There was a clash between White and Frank Ryan, who accused White of being a 'Trotskyite' and a traitor. White relinquished his International Brigade command and offered his services to the anarchist CNT union. White was asked to work, with the legendary Emma Goldman, for the CNT in London. In the course of a few months in Spain he had become a convinced anarchist.
It was at this time that he wrote the pamphlet 'The Meaning of Anarchism'. He joined the group producing Freedom (the anarchist paper - still published in London - whose founders included Peter Kropotkin), and was one of the organisers of the regular meetings at the National Trade Union Club against Italian fascism and in support of the Spanish anarchists.
At this time White worked with a Liverpool-Irish anarchist, Matt Kavanagh, on a survey of Irish labour history in relation to anarchism. In 1940 White died. His body was hardly cold when the family, ashamed of Jack's revolutionary politics, destroyed all his papers, including a study of the Cork Harbour 'soviet' of 1921.

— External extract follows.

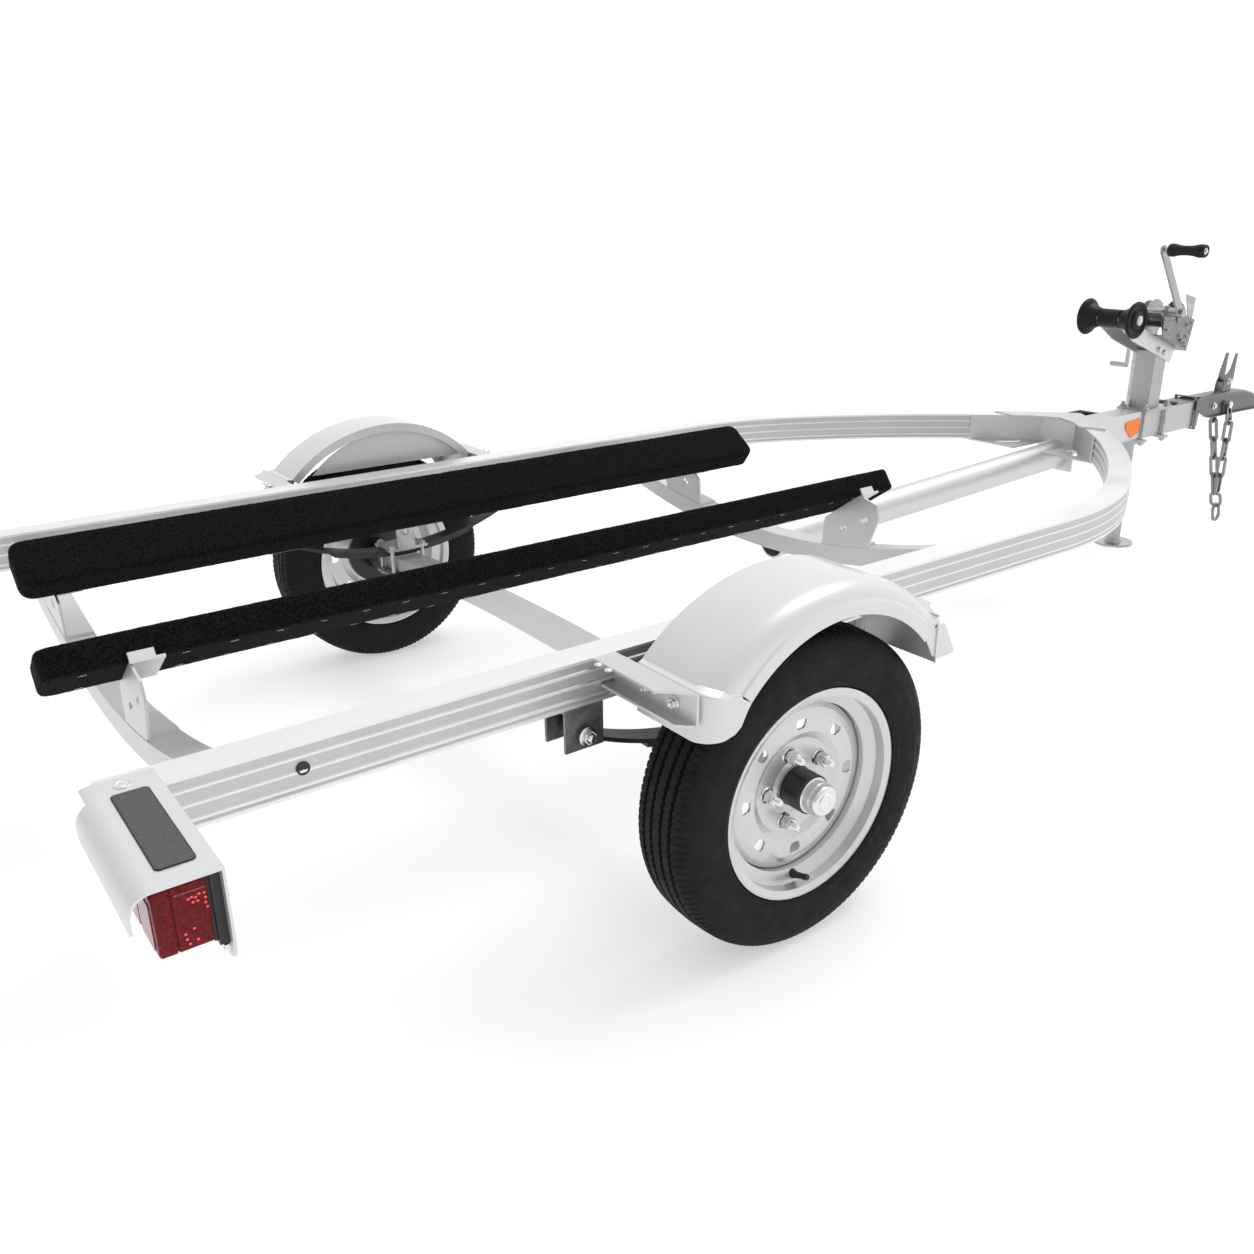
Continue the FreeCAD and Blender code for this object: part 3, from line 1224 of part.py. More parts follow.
def crank():
    """Shaft with its pinion, and a flat bar that leans back to the grip's pin."""
    bar = fuse(
        box("-crank_wide/2", "-crank_out", "0", "crank_wide", "crank_thick", "crank_reach"),
        rod("y", "0", "-crank_out", "0", "crank_wide/2", "crank_thick"),
        rod("y", "0", "-crank_out", "crank_reach", "crank_wide/2", "crank_thick"))
    shaft = rod("y", "0", "-crank_out-8", "0", "crank_pin",
                "crank_out+winch_far+winch_sheet+12")
    nut = rod("y", "0", "-crank_out-8", "0", "crank_pin+4", "8")
    collar = rod("y", "0", "-crank_out+crank_thick", "0", "crank_pin+4",
                 "crank_out-crank_thick-winch_in-winch_sheet-gap")
    pinion = toothed("-winch_in+gap", "pinion_rad", "pinion_teeth",
                     "360-arm_tilt-mesh_angle-crank_lean")
    stub = rod("y", "0", "-crank_out-12", "crank_reach", "6", "12")
    return at_crank(fuse(bar, shaft, nut, collar, pinion, stub))


def grip():
    """Rubber grip, slightly waisted behind its rounded end."""
    owner = body()
    sk = sketch(owner, "YZ_Plane", "0")
    end = "-crank_out-12-grip_long"
    outline(sk, [("-crank_out-12", "crank_reach"), ("-crank_out-12", "crank_reach+grip_rad-4"),
                 ("-crank_out-16", "crank_reach+grip_rad"),
                 ("-crank_out-50", "crank_reach+grip_rad-2"),
                 (end + "+20", "crank_reach+grip_rad"), (end + "+5", "crank_reach+grip_rad-2"),
                 (end, "crank_reach+grip_rad-8"), (end, "crank_reach")])
    axis = sk.addGeometry(Part.LineSegment(
        Vector(num("-crank_out-12"), num("crank_reach"), 0), Vector(num(end), num("crank_reach"),
                                                                  0)), True)
    pin(sk, axis, 1, "-crank_out-12", "crank_reach")
    pin(sk, axis, 2, end, "crank_reach")
    turn(owner, sk, "Axis0")
    return at_crank(owner)


node("winch_frame", winch_frame())
node("winch_drum", reel())
node("winch_crank", crank())
node("crank_grip", grip())


# Coupler, latch and safety chain.
def nose_plan(inset):
    """The coupler seen from above, less an inset."""
    half = "coupler_half-(%s)" % inset
    out = "socket_out-(%s)" % inset
    return [("axle_x+coupler_rear", "-" + half.replace("-(", "+(", 1)),
            ("axle_x+ball_x-240", "-" + half.replace("-(", "+(", 1)),
            ("axle_x+ball_x-90", "-(%s)+4" % out), ("axle_x+ball_x", "-(%s)" % out),
            ("axle_x+ball_x+%s" % out, "0", "axle_x+ball_x", "0"),
            ("axle_x+ball_x", out, "axle_x+ball_x", "0"),
            ("axle_x+ball_x-90", out + "-4"), ("axle_x+ball_x-240", half),
            ("axle_x+coupler_rear", half)]


def coupler():
    """Pressed-steel coupler: sleeve over the beam, tapering body with rounded top
    edges, socket for the ball, lower flange, latch ears and rear hook plate."""
    owner = body()
    sk = sketch(owner, "XY_Plane", "coupler_low")
    profile(sk, nose_plan("0"))
    block = pad(owner, sk, "tongue_low+tongue_tall+coupler_sheet-coupler_low")
    DOC.recompute()
    top = ["Face%d" % i for i, face in enumerate(block.Shape.Faces, 1)
           if face.BoundBox.ZMin > num("coupler_low") + 30]
    soft = owner.newObject("PartDesign::Fillet", fresh("Crown"))
    soft.Base = (block, top)
    bind(soft, Radius="coupler_round")
    inner = body()
    sk = sketch(inner, "XY_Plane", "coupler_low-5")
    skin = "coupler_sheet"
    side = "coupler_half-" + skin
    reach = "axle_x+ball_x-ball_rad-18"
    outline(sk, [("axle_x+coupler_rear-5", "-coupler_half+" + skin), (reach, "-coupler_half+"
                                                                     + skin),
                 (reach, side), ("axle_x+coupler_rear-5", side)])
    pad(inner, sk, "tongue_low+tongue_tall-coupler_low+5")
    ball = DOC.addObject("Part::Sphere", fresh("Ball"))
    bind(ball, Radius="ball_rad+gap")
    at(ball, "axle_x+ball_x", "0", "ball_z")
    mouth = rod("z", "axle_x+ball_x", "0", "coupler_low-5", "ball_rad+gap",
                "ball_z-coupler_low+5")
    rim_plan = body()
    sk = sketch(rim_plan, "XY_Plane", "coupler_low")
    profile(sk, nose_plan("-3.5"))
    pad(rim_plan, sk, skin)
    ears = [box("axle_x+latch_x-26", y, BEAM_TOP + "+1", "52", skin,
                "latch_z-tongue_low-tongue_tall+13")
            for y in ("10", "-10-" + skin)]
    pin_hole = rod("y", "axle_x+latch_x", "-20", "latch_z", "6+gap", "40")
    plate = box("axle_x+coupler_rear-130", "-coupler_half", BEAM_TOP, "132",
                "2*coupler_half", skin)
    curl = rod("y", "axle_x+coupler_rear-130", "-coupler_half", BEAM_TOP + "+5", "5",
               "2*coupler_half")
    strap = cut(box("axle_x+coupler_rear-14", "-coupler_half-4", "tongue_low-7", "16",
                    "2*coupler_half+8", "tongue_tall+7+" + skin),
                box("axle_x+coupler_rear-20", "-tongue_half", "tongue_low", "40",
                    "2*tongue_half", "tongue_tall"))
    bolt = [rod("y", "axle_x+chain_x", "chain_side-9", "chain_z", "chain_pin",
                "coupler_half+9-chain_side"),
            rod("y", "axle_x+chain_x", "chain_side-10", "chain_z", "chain_pin+5", "5"),
            rod("y", "axle_x+chain_x", "coupler_half-1", "chain_z", "chain_pin+5", "6")]
    return fuse(cut(fuse(owner, rim_plan, *ears), inner, ball, mouth, pin_hole), plate, curl,
                strap, *bolt)


def latch():
    """Lever on its pin between the ears, with a two-pronged thumb end."""
    lever = prism("XZ_Plane", "-10+gap", [
        ("axle_x+latch_x-14", "latch_z-12"), ("axle_x+latch_x+16", "latch_z-12"),
        ("axle_x+latch_x+20", "latch_z+6"), ("axle_x+latch_x+30", "latch_z+latch_tall-8"),
        ("axle_x+latch_x+22", "latch_z+latch_tall"), ("axle_x+latch_x+2", "latch_z+18"),
        ("axle_x+latch_x-12", "latch_z+10")], "20-2*gap")
    slot = box("axle_x+latch_x-20", "-6.5", "latch_z+14", "80", "13", "latch_tall")
    axle = rod("y", "axle_x+latch_x", "-15-coupler_sheet", "latch_z", "6",
               "30+2*coupler_sheet")
    heads = [rod("y", "axle_x+latch_x", y, "latch_z", "9", "5-gap")
             for y in ("10+coupler_sheet+gap", "-15-coupler_sheet")]
    return fuse(cut(lever, slot), axle, *heads)


node("coupler", coupler())
node("coupler_latch", latch())


# Safety chain: one strand on the bolt's outer end, one inside, both to one ring.
def link(long, wide, wire):
    """A flat racetrack link about the origin, long along Z, its hole along Y."""
    def race(inset, start, thick):
        reach = "(%s-%s)/2" % (long, wide)
        radius = "%s/2-%s" % (wide, inset)
        return fuse(box("-(%s)" % radius, start, "-" + reach, "2*(%s)" % radius, thick,
                        "2*" + reach),
                    rod("y", "0", start, reach, radius, thick),
                    rod("y", "0", start, "-" + reach, radius, thick))
    return cut(race("0", "-%s/2" % wire, wire), race(wire, "-" + wire, "2*" + wire))


def nip(radius, thick):
    """How far a square wire stays out of the round end of the next link."""
    return radius - math.sqrt(radius ** 2 - (thick / 2) ** 2)


def hang(piece, spot, way, spin):
    piece.Placement = Placement(
        spot, Rotation(Vector(0, 0, -1), way) * Rotation(Vector(0, 0, 1), spin))
    return piece


def chain():
    long, wide, wire = num("link_long"), num("link_wide"), num("link_wire")
    pin_rad, slack = num("chain_pin"), num("gap") * 0.7
    reach = long / 2 - wire / 2
    pitch = long - 2 * wire - 2 * nip(wide / 2 - wire, wire) - slack
    lean = math.radians(num("chain_lean"))
    first = reach - pin_rad - wire / 2 - slack
    pieces = []
    for side in ("chain_side", "chain_inner"):
        spot = Vector(num("axle_x+chain_x"), num(side), num("chain_z"))
        way = Vector(math.sin(lean), 0, -math.cos(lean))
        spot = spot + way * first
        end_y = math.copysign(wire / 2 + slack, num(side))
        for i in range(int(num("chain_links"))):
            pieces.append(hang(link("link_long", "link_wide", "link_wire"), spot, way,
                               90 * (i % 2)))
            if i == 0:
                turn_at = spot + way * reach
                left = pitch * (num("chain_links") - 1)
                across = (end_y - turn_at.y) / left
                fall = math.sqrt(1 - across ** 2)
                way = Vector(math.sin(lean) * fall, across, -math.cos(lean) * fall)
                spot = turn_at + way * (pitch - reach)
            else:
                spot = spot + way * pitch
        if side == "chain_side":
            low = spot - way * (pitch - reach)
    low = Vector(low.x, 0, low.z)
    way = Vector(math.sin(lean), 0, -math.cos(lean))
    inner = num("join_wide") / 2 - wire
    drop = (nip(inner, 2 * wire + 2 * slack + 1) + nip(wide / 2 - wire, wire) + slack
            - wire + num("join_long") / 2 - wire / 2)
    pieces.append(hang(link("join_long", "join_wide", "link_wire"), low + way * drop, way, 90))
    drop += (num("join_long") / 2 - wire / 2 - wire + nip(inner, wire)
             + nip(num("ring_wide") / 2 - wire, wire) + slack + num("ring_long") / 2 - wire / 2)
    pieces.append(hang(link("ring_long", "ring_wide", "link_wire"), low + way * drop, way, 0))
    return group(*pieces)


node("safety_chain", chain())


# Bolt-on jack on the left of the beam.
def jack_tube():
    """Outer tube with its cap, gear head and the saddle that bolts to the beam."""
    x, y = "axle_x+jack_x", "jack_y"
    tube = rod("z", x, y, "jack_low", "jack_rad", "jack_top-jack_low")
    collar = rod("z", x, y, "jack_low", "jack_rad+4", "14")
    cap = rod("z", x, y, "jack_top-10", "jack_rad+3", "10")
    saddle = box(x + "-24", "tongue_half+post_plate-1", "tongue_low+14", "48",
                 "jack_y-tongue_half-post_plate+1", "52")
    plate = box(x + "-46", "tongue_half", "tongue_low+6", "92", "post_plate", "70")
    heads = [rod("y", x + dx, "tongue_half+post_plate", z, "8", "6")
             for dx in ("-36", "+36") for z in ("tongue_low+20", "tongue_low+62")]
    boss = rod("y", x, y, "jack_top-32", "16", "jack_rad+3")
    bore = rod("z", x, y, "jack_low-5", "leg_rad+fit", "jack_top-jack_low-5")
    return cut(fuse(tube, collar, cap, saddle, plate, boss, *heads), bore)


def jack_leg():
    x, y = "axle_x+jack_x", "jack_y"
    return fuse(rod("z", x, y, "0", "foot_rad", "foot_thick"),
                cone("z", x, y, "foot_thick", "leg_rad+8", "leg_rad", "14"),
                rod("z", x, y, "foot_thick", "leg_rad", "leg_top-foot_thick"))


def jack_handle():
    """Side-wind handle at the top of the jack."""
    x, z = "axle_x+jack_x", "jack_top-32"
    seat = "jack_y+jack_rad+3"
    return fuse(rod("y", x, seat, z, "7", "23"),
                rod("y", x, seat, z, "13", "12"),
                box(x + "-7", seat + "+14", z + "-96", "14", "6", "96"),
                rod("y", x, seat + "+17", z + "-90", "8", "52"))


node("jack_tube", jack_tube())
node("jack_leg", jack_leg())
node("jack_handle", jack_handle())


# Output.
DOC.recompute()
broken = [obj.Label for obj in DOC.Objects
          if "Invalid" in obj.State or "Error" in obj.State]
if broken:
    raise SystemExit("not computed: " + ", ".join(broken))

os.makedirs("parts", exist_ok=True)
for name, obj in NODES.items():
    shape = obj.Shape
    if shape.isNull() or not shape.isValid() or not shape.Solids:
        raise SystemExit("bad shape: " + name)
    shape.exportStep("parts/" + name + ".step")
    print(name, len(shape.Solids), [round(v, 1) for v in (
        shape.BoundBox.XMin, shape.BoundBox.XMax, shape.BoundBox.YMin,
        shape.BoundBox.YMax, shape.BoundBox.ZMin, shape.BoundBox.ZMax)],
        round(shape.Volume / 1000.0, 1))
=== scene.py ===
import bpy
import bmesh
import math
import random
from mathutils import Matrix, Vector, noise


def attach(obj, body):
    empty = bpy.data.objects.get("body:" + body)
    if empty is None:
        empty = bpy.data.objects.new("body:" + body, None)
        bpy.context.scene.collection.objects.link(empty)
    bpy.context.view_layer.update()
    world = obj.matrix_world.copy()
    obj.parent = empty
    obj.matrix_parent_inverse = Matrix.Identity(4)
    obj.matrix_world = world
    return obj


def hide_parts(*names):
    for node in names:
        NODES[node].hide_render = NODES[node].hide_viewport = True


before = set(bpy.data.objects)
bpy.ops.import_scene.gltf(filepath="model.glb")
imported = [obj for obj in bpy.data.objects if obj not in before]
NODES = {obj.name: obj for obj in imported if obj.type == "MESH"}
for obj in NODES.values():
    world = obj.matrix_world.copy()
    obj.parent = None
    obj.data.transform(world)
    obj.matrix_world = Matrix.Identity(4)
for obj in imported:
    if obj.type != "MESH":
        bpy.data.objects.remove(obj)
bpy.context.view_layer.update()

SIDES = (("left", 1), ("right", -1))

# Places in the CAD model, in metres.
AXLE = -0.966
WHEEL_Y, WHEEL_Z = 0.724, 0.254
STUD_CIRCLE = 0.05715
RAIL_LOW, RAIL_TOP = 0.419, 0.487
GUARD_TOP = 0.490
DRUM_X, DRUM_Z = 1.209734, 0.729929
GRIP_X, GRIP_Z = 1.011, 0.928
LATCH_X, LATCH_Z = 1.668, 0.503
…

His importance lies not in what he wrote, for all that survives is one short pamphlet, nor in any particular position he took. His importance lies in the link he provides between Irish working class history of the past and our anarchist vision today. All through his life he tried to organise ordinary people to defend their own interests and to realise the power they had if only they would use it. That is the job we have to continue and complete.